Aber auch in Genf zeigen die amerikanischen Unterhändler derzeit wenig Initiative. Nach wie vor bestehen die USA zusammen mit der sogenannten Cairns-Gruppe von 14 agrarexportierenden (Dritte-Welt)- Ländern unter der Führung Australiens auf deutlichen Schritten der EG zur Agrarreform, ehe über die Streitpunkte in den übrigen 15 Verhandlungsbereichen überhaupt geredet werden kann.

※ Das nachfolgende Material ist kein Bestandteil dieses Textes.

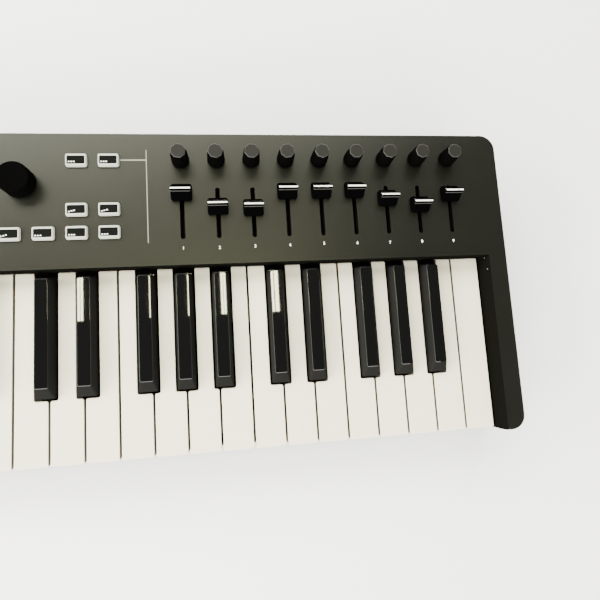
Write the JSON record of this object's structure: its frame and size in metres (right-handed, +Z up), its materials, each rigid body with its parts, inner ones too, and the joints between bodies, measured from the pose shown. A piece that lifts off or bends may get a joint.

Zwar sind die USA jetzt vom Feilschen um Prozentpunkte beim Abbau der Exportsubventionen, internen Unterstützungszahlen und Importbarrieren für Agrarerzeugnisse etwas abgerückt und wollen zunächst über die Abbaumethoden statt über konkrete Zahlen sprechen. Doch ihr Vorschlag, alle existierenden Handelshemmnisse vergleichbar zu quantifizieren, wird von der EG nach wie vor abgelehnt.

Währenddessen scheinen die USA ihre ganzen Liberalisierungsenergien auf die Verhandlungen über einen Freihandelspakt mit Mexiko und Kanada zu konzentrieren. Können die amerikanischen Unterhändler mit diesen beiden Ländern doch ganz anders umspringen als mit den sturen Europäern. Auch haben die USA im Juni ein separates Rahmenabkommen mit vier südamerikanischen Staaten abgeschlossen, das in eine Freihandelszone vom Yucon bis nach Feuerland münden soll.

Wirtschaftsexperten halten diesen Trend zum Regionalismus jedoch für schädlich. Die Wirtschaftsbeziehungen mit Lateinamerika werden nie die US-Bindungen an Europa ersetzen können. Jetzt wo die Gatt- Verhandlungen in einer entscheidenden Phase seien, so Jagdish Bhagwati, Ökonomieprofessor an der Columbia University, sei die Bevorzugung der regionalen Route das falsche Signal zur falschen Zeit.